During successful inhibition, there were no effects of age group on activity in two other brain regions: the right nucleus accumbens and the left ventrolateral prefrontal cortex. Healthy subjects showed greater activation in these areas than bipolar patients. The nucleus accumbens has been associated with responsiveness to reward, but since there was no incentive associated with the task, it is unclear why there would be an effect on diagnosis. Excluding depressed patients did not change the result, ruling out that this subgroup is less responsive to reward as previously suggested in a study of adolescents with unipolar depression (7). Higher activation in the left ventrolateral prefrontal cortex has been associated with successful interference suppression in both ADHD and healthy comparison children (8). Despite the fact that none of the participants in the Weathers et al. study had ADHD, the alterations in the inhibitory circuit in these participants are strikingly similar to the circuitry changes observed in individuals with ADHD who do not have mood disorders (8, 9).

Kim et al. examined emotional processing using a simple task in which the participant is instructed to identify the gender of a person in a photograph. The participant is not told anything specific regarding the emotional expression of the person, and thus he or she implicitly processes the different emotions (fearful, angry, neutral). The amygdala is strongly activated by the presentation of fearful or angry faces. Indeed, this occurs even when the face is presented subliminally (10). In this study, regardless of the type of facial expression, bipolar children had greater right amygdala activation than both bipolar adults and healthy children, while bipolar adults and healthy comparison subjects did not differ from each other. Regardless of age group, bipolar patients had greater amygdala activity in response to fearful expressions than comparison subjects, while there were no differences between the groups in response to angry or neutral emotions. This suggests that in childhood, bipolar disorder is characterized by amygdala hyperactivity in response to all emotions, but in adulthood, there is a more specific overreactivity in response to fearful faces.

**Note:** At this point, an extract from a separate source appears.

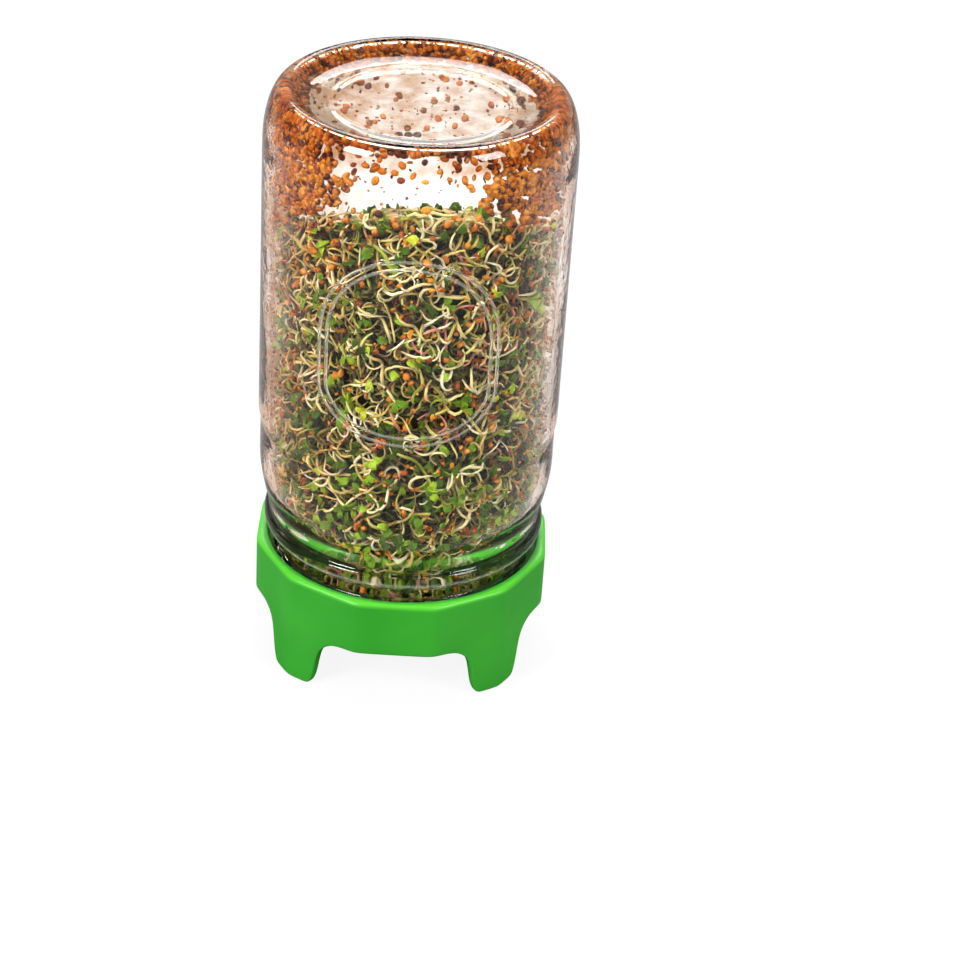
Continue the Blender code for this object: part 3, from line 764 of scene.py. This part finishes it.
def lidOuter(degrees):
    step = 360.0 / lid["sides"]
    off = min(degrees % step, step - degrees % step)
    flat = lidFlat / math.cos(math.radians(off))
    gap = (lid["corner"] - flat) / lid["soften"]
    return lid["corner"] - lid["soften"] * math.log1p(math.exp(gap)) if gap < 30 else flat


def lidAngles():
    offsets = [a for span in lid["columns"] for a in np.arange(*span)]
    angles = {round((foot + way * a) % 360.0, 3) for foot in lid["feet"] for a in offsets for way in (1, -1)}
    return sorted(angles)


# Points of a quarter round in the corner at (r, z), from one place to another. Both are given in
# millimetres from the corner.
def rounded(r, z, first, last, count):
    line = []
    for k in range(count + 1):
        t = k / count
        line.append(tuple(c + mm * ((1 - t)**2 * a + t**2 * b) for c, a, b in zip((r, z), first, last)))
    return line


def lidSection(degrees):
    outer = lidOuter(degrees)
    low = steadyCurve(lid["foot"], footOffset(degrees)) * mm
    inner, start = outer - lid["footWall"], low + 0.6 * mm
    under, top, hole, bore = lid["floorUnder"], lid["floorTop"], lid["hole"], lid["bore"]
    outline = rounded(outer, lidRim, (-1.5, 0.0), (0.0, -1.7), 5) + [(outer, lidRim - 3 * mm)]
    outline += [(outer, lidRim + (low + 1.0 * mm - lidRim) * t) for t in (0.2, 0.4, 0.6, 0.8, 0.92)]
    outline += rounded(outer, low, (0.0, 0.9), (-0.9, 0.0), 4)
    outline += rounded(inner, low, (0.6, 0.0), (0.0, 0.6), 3)
    outline += [(inner - 0.3 * mm * t, start + (under - start) * t) for t in (0.3, 0.6, 0.9)]
    outline += rounded(inner - 0.35 * mm, under, (0.05, -0.04), (-0.45, 0.0), 2)
    outline += above(under, [
        (43.4, 0.0), (43.1, 0.0), (42.9, 0.35), (42.5, 0.35), (42.3, 0.0), (42.0, -0.12), (41.0, -0.12)])
    outline += rounded(hole, under, (0.4, -0.1), (0.0, 0.4), 2)
    outline += [(hole, top - 0.2 * mm), (hole + 0.2 * mm, top)]
    outline += rounded(bore, top, (-1.2, 0.0), (0.0, 1.2), 3)
    for z in np.arange(*lid["threadRows"]):
        outline.append((bore - lid["thread"] * threadHeight(degrees, z, 0.5), float(z)))
    return outline + rounded(bore + 0.1 * mm, lidRim, (0.0, -0.9), (0.8, 0.0), 3)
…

Given the high prevalence of ADHD in the pediatric bipolar sample in the Kim et al. study, it is important to bear in mind that recent work has shown that adolescents with ADHD without mood disorder also exhibit increased amygdala activity relative to healthy comparison subjects in response to presentation of angry faces as well as less connectivity between the amygdala and ventrolateral prefrontal cortex (11). Increased amygdala reactivity is also a feature of anxiety disorders (12). The key lesson of these two studies may be that we are not imaging diseases per se but the parts of the circuitry of inhibitory control and emotional responsiveness that are perturbed by the disorders. These two processes are most likely disturbed in a wide range of conditions, including ADHD and anxiety and mood disorders. The orange glow we see superimposed on the brain image is perhaps analogous to the white spots one sees on a chest X-ray of a patient with pulmonary disease. We know that region of the lung is disturbed, but we cannot say from the image alone whether the underlying process is bacterial, viral, cancerous, or toxic without further study. More complex, these brain circuits may not be disturbed in and of themselves but rather are reacting to some other disease process. For instance, the anterior cingulate cortex may become altered in both ADHD and bipolar disorder (and thus both disorders show poor inhibitory control), but different pathophysiological processes in each disorder ultimately alter functioning in this region. Thus, imaging may not provide a diagnostic test for a disorder but may provide a biomarker that relates to symptoms and can possibly be used to predict treatment outcome. As the authors of both articles point out, the next step involves longitudinal studies of children in the early stages of bipolar disorder (ideally before mood stabilizing treatment begins), with repeated neuroimaging through adulthood. The authors of these important studies are to be commended for setting us on this long road.